Fairfax County gets solar power plans back on track after contract hiccups

The Sully Community Center, which is slated to get rooftop solar panels this spring (staff photo by Jay Westcott)

More than three years into a groundbreaking agreement, this spring should bring solar power to one of Fairfax County’s facilities for the first time ever.

The county had 30 sites lined up for solar panels under a power purchase agreement (PPA) initiative that was touted the biggest ever undertaken by a Virginia locality when it was announced in December 2019.

Then, lease negotiations with the company contracted to install and operate the panels stalled, forcing the county to start from scratch with a different provider in July 2021.
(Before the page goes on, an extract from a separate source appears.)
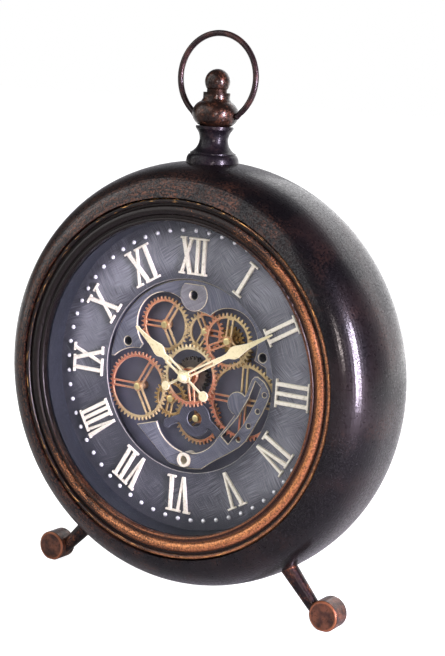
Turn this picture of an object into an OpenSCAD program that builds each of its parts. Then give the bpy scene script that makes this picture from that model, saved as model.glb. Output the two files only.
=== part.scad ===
// Gear table clock: a round case on splayed legs, with an open gear display in the dial
// Millimetres. X to the right, Y into the clock, Z up. The origin is on the floor, under the middle
// of the whole clock. Inside the clock modules, sizes along Y are measured from the dial's front face.

/* [Case] */
// Outside diameter of the case
case_d = 293.4; // [290:0.2:298]
// Depth of the case shell, front to back
case_depth = 87; // [85:1:95]
// How far the dial lies behind the front edge of the shell's section
dial_inset = 24; // [22:1:26]
// How far the middle of the shell's section lies inside the mouth
section_inset = 5.7; // [5:0.1:7]
// Thickness of the shell, the rear cover and the seat flange
case_wall = 1.6; // [1.2:0.1:2]
// Diameter of the mouth that the bezel sits in
mouth_d = 245; // [243:0.2:247]
// Inside diameter of the rear lip
rear_lip_d = 212; // [206:1:216]
// Room between the case and the floor
floor_room = 9.5; // [8:0.1:14]

/* [Bezel and glass] */
// Inside diameter of the bezel's lip
bezel_lip_d = 213.6; // [211:0.2:215]
// How far the lip stands in front of the dial
bezel_lip_height = 20.5; // [18:0.5:22]
// Radius of the section of the bezel's wide bead
bezel_bead_r = 3.6; // [3.2:0.1:4]
// Thickness of the glass
glass_t = 2; // [1.5:0.1:3]

/* [Dial] */
// Diameter of the dial
dial_d = 218; // [216:0.5:219]
// Thickness of the dial
dial_t = 1.2; // [0.8:0.1:1.5]
// Diameter of the opening that shows the gears
opening_d = 133.6; // [132:0.2:135]
// How far the circle of minute studs lies inside the bezel's lip
stud_inset = 6.8; // [6:0.1:8]
// Diameter of one minute stud
stud_d = 3.2; // [2.4:0.1:3.6]
// Height of the numerals along the radius
numeral_h = 25.3; // [23:0.1:27]
// How far the middle of the numerals lies inside the circle of studs
numeral_inset = 17.3; // [16.5:0.1:18.5]
// Thickness of the raised numerals
numeral_t = 1.8; // [1:0.1:2]

/* [Hands] */
// Length of the minute hand from its centre
minute_l = 77.5; // [72:0.5:82]
// Length of the hour hand from its centre
hour_l = 51.5; // [48:0.5:54]
// Thickness of the hands
hand_t = 0.8; // [0.6:0.1:1]
// Clock direction of the minute hand, in degrees from XII
minute_angle = 60; // [0:1:359]
// Clock direction of the hour hand, in degrees from XII
hour_angle = 305; // [0:1:359]
// Radius of the minute arbor
arbor_r = 1.7; // [1.6:0.05:1.8]
// Outside radius of the hour pipe
pipe_r = 2.6; // [2.5:0.05:2.7]
// Outside radius of the fixed stem that the centre wheel runs on
stem_r = 4; // [3.8:0.1:4.2]

/* [Gear display] */
// Thickness of the toothed wheels
wheel_t = 1.4; // [1.2:0.1:1.5]
// Depth of the front layer of wheels behind the dial's face
layer_front = 3.6; // [3.5:0.1:3.8]
// Step from one layer of wheels to the next
layer_step = 3; // [2.9:0.1:3.1]
// Teeth of the centre wheel
centre_teeth = 42; // [42]
// Teeth of the upper right wheel
upper_right_teeth = 37; // [37]
// Teeth of the left wheel
left_teeth = 47; // [47]
// Teeth of the upper middle wheel
upper_middle_teeth = 28; // [28]
// Teeth of the upper left wheel
upper_left_teeth = 38; // [38]
// Teeth of the right wheel
right_teeth = 53; // [53]
// Teeth of the lower left wheel
lower_left_teeth = 26; // [26]
// Teeth of the bottom wheel
bottom_teeth = 36; // [36]
// Teeth of the pinion on the centre wheel
centre_pinion_teeth = 24; // [24]
// Diameter of the gear posts
post_d = 3; // [2.6:0.1:3.2]
// Depth of the display base plate behind the dial's face
base_front = 12.4; // [12.2:0.1:13]
// Thickness of the display base plate
base_t = 1.5; // [1.2:0.1:2]
// Depth of the upper plate and the lower bridge behind the dial's face
plate_front = 3; // [2.8:0.1:3.2]
// Thickness of the upper plate and the lower bridge
plate_t = 1.5; // [1.2:0.1:1.8]
// Room between the left wheel and the wall around the gear display
gear_room = 3.6; // [3:0.1:4.6]

/* [Movement and drive] */
// Width and height of the quartz movement
movement_w = 56; // [55:0.5:57]
// Depth of the quartz movement
movement_depth = 16; // [15.5:0.5:17]
// Diameter of an AA cell
cell_d = 14.2; // [13.8:0.1:14.4]
// Length of an AA cell
cell_l = 50; // [49:0.5:50.5]
// Room between the gear motor and the movement
motor_gap = 1.45; // [1.2:0.05:2.5]
// Diameter of the setting knob
knob_d = 11; // [9:0.5:12]
// Travel of the switch slider
switch_travel = 4; // [3:0.5:4.5]

/* [Rear cover] */
// Diameter of the rear cover's sunken floor
pan_floor_d = 164; // [160:1:168]
// Diameter of the rear cover's rim
pan_rim_d = 238; // [234:1:240]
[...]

“With the pandemic, there were supply chain issues within the solar industry and the cost of some construction materials went up,” said John Morrill, the county Office of Environment and Energy Coordination’s (OEEC) division manager for innovation and sustainability. “The county negotiated and accepted revised pricing from the vendors. But it’s still challenging, and the size of the system is still important to make the numbers work for both parties.”

Though the PPA initiative remains in place, the county is also pursuing other options to outfit its properties for solar power — specifically, incorporating it into new construction projects or enlisting energy services companies to do energy efficiency upgrades.

The solar project expected to be completed first will come from the general contractor hired to build the Sully Community Center, which opened in the Dulles area on Sept. 17.

The contractor is currently getting permits for the solar photovoltaic panels, putting the installation on track for completion by May, according to the Fairfax County Department of Public Works and Environmental Services.

The general contractor route will also ensure that the new Seven Corners Fire Station has solar panels when it opens in spring 2024. The existing station on Sleepy Hollow Road was demolished last month.

Projects are also in various stages of development for the Woodlawn and Reston fire stations, the Spring Hill Recreation Center in McLean, and the Pender building, which hosts the county’s Housing and Community Development offices.

For those sites, the county will buy solar panels from energy services companies hired to install them along with other efficiency upgrades. The fire stations are in the final design phase with delivery target dates in August, while the Spring Hill project is in engineering design and slated for completion in winter 2024.

The county is targeting October for the Pender building upgrades, which are “a bit more complex,” Morrill says. In addition to a rooftop solar array, the project will retrofit the facility’s lighting and replace some other infrastructure, according to a permit under review.

“This combination of approaches gives the county maximum flexibility, as smaller systems…are not suitable to the PPA model,” Morrill said.

In the PPA model, the county contracts a solar provider to install, operate and maintain solar panels. The county isn’t responsible for any of those upfront costs, but it has to pay the provider and utility for the electricity that the panels produce.

According to Morrill, those agreements are most appealing to vendors for large projects, such as the one planned for the I-95 Landfill Complex in Lorton. That array will occupy 40 acres of land and is expected to generate 5 megawatts of electricity.

In comparison, the Sully Community Center project will generate 180 kilowatts, and Morrill estimates that panels approved for Annandale High School — Fairfax County Public Schools’ first PPA project — will generate about 600 kilowatts.

The landfill project is in the design stage, with construction likely starting in 2024 and finishing in 2025, per the OEEC.

Morrill says the county is planning solar panels at “several other facilities” through either the PPA initiative or energy efficiency upgrades, but it’s too early to estimate any timelines.

Even with these projects in the works, Fairfax County has some catching up to do in the race to transition to clean and renewable energy. While its greenhouse emissions from energy use have decreased since 2019, the county government still has some ways to go to meet its goal of carbon neutrality by 2040.

Meanwhile, neighboring Arlington County announced last week that its operations now run entirely on renewable energy sources.